• TASK DETAILS
Output only the lines from the one holding "bpy.context.view_layer.update()" to the end of the data below, please, copied exactly.

• PROVIDED DATA
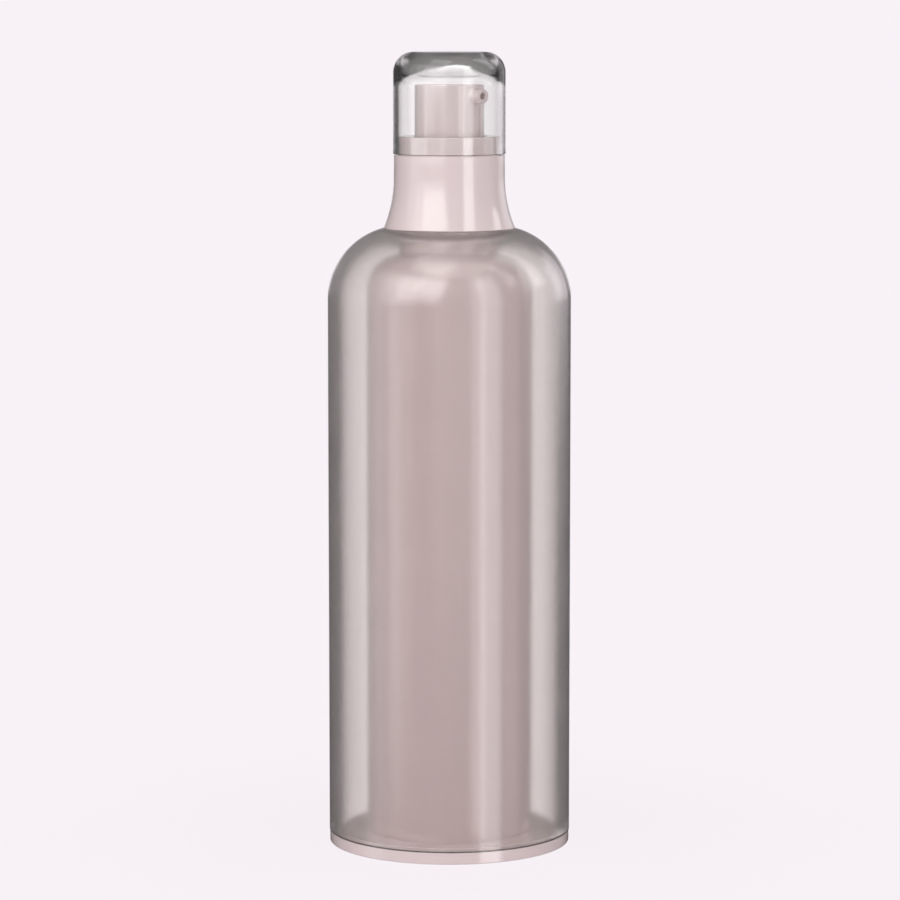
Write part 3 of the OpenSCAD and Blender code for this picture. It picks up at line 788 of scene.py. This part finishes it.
class BOTTLE_OT_stage(bpy.types.Operator):
    """Set up the camera, the lamps, the floor and the surroundings."""

    bl_idname = "bottle.stage"
    bl_label = "Stage"

    # The photograph's camera: bearing in degrees, distance and height in millimetres, tilt down and lens
    BEARING = -45.0
    DISTANCE = 794.1
    HEIGHT = 177.76
    TILT = 6.889
    LENS = 154.7
    # The axis of the bottle stands a little left of the picture's middle; both are in the picture's pixels
    AXIS_LEFT, LENS_LENGTH = 0.65, 3868.5
    PAN = math.degrees(math.atan(AXIS_LEFT / LENS_LENGTH))
    # Height of the bottle that the lamps aim at
    AIM = 90
    # Panel lamps: name, bearing from the camera's and angle above the horizon in degrees, distance, width and height in
    # millimetres, and brightness. The keys show in gloss and brighten the colour
    KEYS = (
        ("key_left", -31, 27, 900, 700, 560, 1.6),
        ("key_right", 40, 4, 800, 300, 1300, 1.9),
        ("side_left", -78, 4, 700, 300, 1100, 0.6),
    )
    # The sheens show in gloss alone
    SHEENS = (
        ("sheen_left", -38, 25, 900, 1050, 760, 1.1),
        ("sheen_top", -28, 64, 900, 480, 440, 1.6),
        ("sheen_right", 39, 4, 800, 300, 1300, 0.85),
        ("sheen_shoulder", 101, 40, 750, 200, 650, 2.0),
    )
    # The fills brighten the colour alone
    FILLS = (
        ("fill_front", 4, 12, 1000, 900, 900, 0.6),
        ("fill_left", -70, 12, 900, 700, 900, 1.05),
        ("fill_right", 95, 8, 900, 500, 900, 0.7),
        ("fill_top", 20, 75, 900, 900, 900, 1.2),
    )
    # Pale patches that only gloss shows: the wall low behind the bottle, and a white card to the right of it. Bearing
    # and rise of their middle, and how far they reach to each side and up and down, in degrees
    PATCHES = ((180, 1, 17, 4), (137, 10, 15, 14))
    # Dim room that gloss shows: places from straight down (0) over the horizon (0.5) to straight up (1), with their
    # linear colours
    ROOM = ((0.44, (0.05, 0.047, 0.047, 1)), (0.5, (0.115, 0.11, 0.11, 1)), (1.0, (0.26, 0.25, 0.25, 1)))

    def execute(self, context):
        scene = context.scene
        scene.view_settings.view_transform = "Standard"
        self.camera(scene)
        self.floor(scene)
        self.world(scene)
        for panel in self.KEYS:
            self.lamp(scene, *panel)
        for panel in self.SHEENS:
            self.lamp(scene, *panel).visible_diffuse = False
        for panel in self.FILLS:
            self.lamp(scene, *panel).visible_glossy = False
        return {"FINISHED"}

    def direction(self, bearing, rise):
        """Unit vector from the bottle at a bearing from the camera's and an angle above the horizon, in degrees."""
        a, e = math.radians(self.BEARING + bearing), math.radians(rise)
        return np.array([math.sin(a) * math.cos(e), -math.cos(a) * math.cos(e), math.sin(e)])

    def camera(self, scene):
        """Camera that sees the bottle as the photograph does."""
        data = bpy.data.cameras.new("camera")
        data.lens, data.sensor_width = self.LENS, 36.0
        data.clip_start, data.clip_end = 0.01, 100.0
        camera = bpy.data.objects.new("camera", data)
        scene.collection.objects.link(camera)
        camera.location = self.direction(0, 0) * self.DISTANCE * MM + np.array([0, 0, self.HEIGHT * MM])
        camera.rotation_euler = (
            math.radians(90 - self.TILT),
            0,
            math.radians(self.BEARING - self.PAN),
        )
        scene.camera = camera

    def lamp(self, scene, name, bearing, rise, distance, width, height, brightness):
        """Soft panel lamp that faces the bottle. Its power is brightness times pi times its area."""
        data = bpy.data.lights.new(name, "AREA")
        data.shape = "RECTANGLE"
        data.size, data.size_y = width * MM, height * MM
        data.energy = brightness * math.pi * data.size * data.size_y
        lamp = bpy.data.objects.new(name, data)
        scene.collection.objects.link(lamp)
        aim = np.array([0, 0, self.AIM * MM])
        away = self.direction(bearing, rise)
        lamp.location = aim + away * distance * MM
        lamp.rotation_euler = (
            math.radians(90 - rise),
            0,
            math.radians(self.BEARING + bearing),
        )
        return lamp

    def floor(self, scene):
        """Round floor; away from the bottle it is the backdrop's plain colour, near it the bottle's shadow shows.

        It lies a hair below the base's rim, so that the two faces don't meet in one plane.
        """
        radius, corners = 3.0, 96
        u = np.arange(corners) * TURN / corners
        rim = np.stack([np.cos(u), np.sin(u), 0 * u], axis=1) * radius - np.array([0, 0, FIT * MM])
        mesh = bpy.data.meshes.new("floor")
        mesh.from_pydata(rim.tolist(), [], [list(range(corners))])
        floor = bpy.data.objects.new("floor", mesh)
        scene.collection.objects.link(floor)
        material, tree, output = new_material("studio_paper")
        colour = linear(scene.bottle_looks.backdrop)
        paper = add_node(tree, "ShaderNodeBsdfDiffuse", values={"Color": colour})
        glow = add_node(tree, "ShaderNodeEmission", values={"Color": colour, "Strength": 1.0})
        place = add_node(tree, "ShaderNodeTexCoord").outputs["Object"]
        far = add_node(tree, "ShaderNodeVectorMath", {"operation": "LENGTH"}, links={0: place}).outputs["Value"]
        fade = add_node(
            tree,
            "ShaderNodeMapRange",
            {"interpolation_type": "SMOOTHSTEP"},
            values={"From Min": 0.02, "From Max": 0.14, "To Min": 0.93, "To Max": 1.0},
            links={"Value": far},
        ).outputs["Result"]
        shown = self.shows_backdrop(tree)
        share = add_node(tree, "ShaderNodeMath", {"operation": "MULTIPLY"}, links={0: fade, 1: shown}).outputs[0]
        mix = add_node(tree, "ShaderNodeMixShader", links={0: share, 1: paper.outputs[0], 2: glow.outputs[0]})
        tree.links.new(mix.outputs[0], output.inputs["Surface"])
        mesh.materials.append(material)
        # Gloss mirrors the tall panels down to the bottle's foot
        floor.visible_glossy = floor.visible_transmission = False
        # The lamps reach down past it, so that the base is lit like the rest
        floor.visible_shadow = False

    @staticmethod
    def shows_backdrop(tree):
        """1 for the camera's rays and for those that went straight through clear plastic, 0 for reflected ones.

        Clear walls show the pale backdrop, and their edges, which reflect inside, show the dim room.
        """
        path = add_node(tree, "ShaderNodeLightPath").outputs
        straight = add_node(
            tree, "ShaderNodeMath", {"operation": "LESS_THAN"}, {1: 0.5}, {0: path["Glossy Depth"]}
        ).outputs[0]
        through = add_node(
            tree, "ShaderNodeMath", {"operation": "MULTIPLY"}, links={0: path["Is Transmission Ray"], 1: straight}
        ).outputs[0]
        return add_node(
            tree, "ShaderNodeMath", {"operation": "MAXIMUM"}, links={0: path["Is Camera Ray"], 1: through}
        ).outputs[0]

    def patch(self, tree, way, height, bearing, rise, wide, tall):
        """1 towards a soft-edged patch of the surroundings and 0 away from it.

        The patch lies at a bearing from the camera's and an angle above the horizon, and reaches so many degrees to
        each side, up and down. A quarter of that on either side of its edge is soft. Seen from the bottle, the cosine
        of the level angle to its middle tells how far a direction lies beside it, and the difference of the heights
        how far above or below.
        """
        flat = {1: (1, 1, 0)}
        level = add_node(tree, "ShaderNodeVectorMath", {"operation": "MULTIPLY"}, flat, {0: way}).outputs[0]
        level = add_node(tree, "ShaderNodeVectorMath", {"operation": "NORMALIZE"}, links={0: level}).outputs[0]
        middle = {1: tuple(self.direction(bearing, 0))}
        beside = add_node(tree, "ShaderNodeVectorMath", {"operation": "DOT_PRODUCT"}, middle, {0: level})
        middle = {1: math.sin(math.radians(rise))}
        above = add_node(tree, "ShaderNodeMath", {"operation": "SUBTRACT"}, middle, {0: height}).outputs[0]
        above = add_node(tree, "ShaderNodeMath", {"operation": "ABSOLUTE"}, links={0: above})
        outer, inner = 1.25, 0.75

        def within(distance, measure, reach):
            """1 nearer to the middle than the soft edge and 0 farther away, by one measure of an angle."""
            smooth = {"interpolation_type": "SMOOTHSTEP"}
            ends = {
                "From Min": measure(math.radians(reach * outer)),
                "From Max": measure(math.radians(reach * inner)),
            }
            return add_node(tree, "ShaderNodeMapRange", smooth, ends, {"Value": distance}).outputs["Result"]

        shares = {
            0: within(beside.outputs["Value"], math.cos, wide),
            1: within(above.outputs["Value"], math.sin, tall),
        }
        return add_node(tree, "ShaderNodeMath", {"operation": "MULTIPLY"}, links=shares).outputs[0]

    def world(self, scene):
        """Surroundings: the pale backdrop to the camera and through clear walls, a dim room to everything else."""
        world = bpy.data.worlds.new("studio")
        scene.world = world
        world.use_nodes = True
        tree = world.node_tree
        tree.nodes.clear()
        output = add_node(tree, "ShaderNodeOutputWorld")
        colour = linear(scene.bottle_looks.backdrop)
        way = add_node(tree, "ShaderNodeTexCoord").outputs["Generated"]
        height = add_node(tree, "ShaderNodeSeparateXYZ", links={0: way}).outputs["Z"]
        level = add_node(tree, "ShaderNodeMapRange", values={"From Min": -1, "From Max": 1}, links={"Value": height})
        ramp = add_node(tree, "ShaderNodeValToRGB", links={"Fac": level.outputs["Result"]})
        stops = ramp.color_ramp.elements
        stops.new(0.5)
        for stop, (place, shade) in zip(stops, self.ROOM):
            stop.position, stop.color = place, shade
        surroundings = ramp.outputs["Color"]
        for patch in self.PATCHES:
            share = self.patch(tree, way, height, *patch)
            surroundings = add_node(
                tree, "ShaderNodeMix", {"data_type": "RGBA"}, {7: colour}, {0: share, 6: surroundings}
            ).outputs[2]
        room = add_node(tree, "ShaderNodeBackground", links={"Color": surroundings})
        plain = add_node(tree, "ShaderNodeBackground", values={"Color": colour, "Strength": 1.0})
        mix = add_node(
            tree,
            "ShaderNodeMixShader",
            links={0: self.shows_backdrop(tree), 1: room.outputs[0], 2: plain.outputs[0]},
        )
        tree.links.new(mix.outputs[0], output.inputs["Surface"])


class BOTTLE_PT_panel(bpy.types.Panel):
    """Sidebar panel with the bottle's operators and settings."""

    bl_idname = "BOTTLE_PT_panel"
    bl_label = "Airless pump bottle"
    bl_space_type = "VIEW_3D"
    bl_region_type = "UI"
    bl_category = "Bottle"

    def draw(self, context):
        for operator in OPERATORS:
            self.layout.operator(operator.bl_idname)
        for group in (context.scene.bottle_looks, context.scene.bottle_sizes):
            box = self.layout.box()
            for key in group.__annotations__:
                box.prop(group, key)


OPERATORS = (
    BOTTLE_OT_stage,
    BOTTLE_OT_outer,
    BOTTLE_OT_inner,
    BOTTLE_OT_base,
    BOTTLE_OT_collar,
    BOTTLE_OT_overcap,
    BOTTLE_OT_button,
    BOTTLE_OT_spring,
    BOTTLE_OT_hidden,
)
CLASSES = (BottleLooks, BottleSizes, *OPERATORS, BOTTLE_PT_panel)


def register():
    for some_class in CLASSES:
        bpy.utils.register_class(some_class)
    bpy.types.Scene.bottle_looks = bpy.props.PointerProperty(type=BottleLooks)
    bpy.types.Scene.bottle_sizes = bpy.props.PointerProperty(type=BottleSizes)


def unregister():
    del bpy.types.Scene.bottle_sizes
    del bpy.types.Scene.bottle_looks
    for some_class in reversed(CLASSES):
        bpy.utils.unregister_class(some_class)


def main():
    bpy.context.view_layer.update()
    register()
    for operator in OPERATORS:
        space, name = operator.bl_idname.split(".")
        getattr(getattr(bpy.ops, space), name)()


if __name__ == "__main__":
    main()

• OUTPUT BELOW
    bpy.context.view_layer.update()
    register()
    for operator in OPERATORS:
        space, name = operator.bl_idname.split(".")
        getattr(getattr(bpy.ops, space), name)()


if __name__ == "__main__":
    main()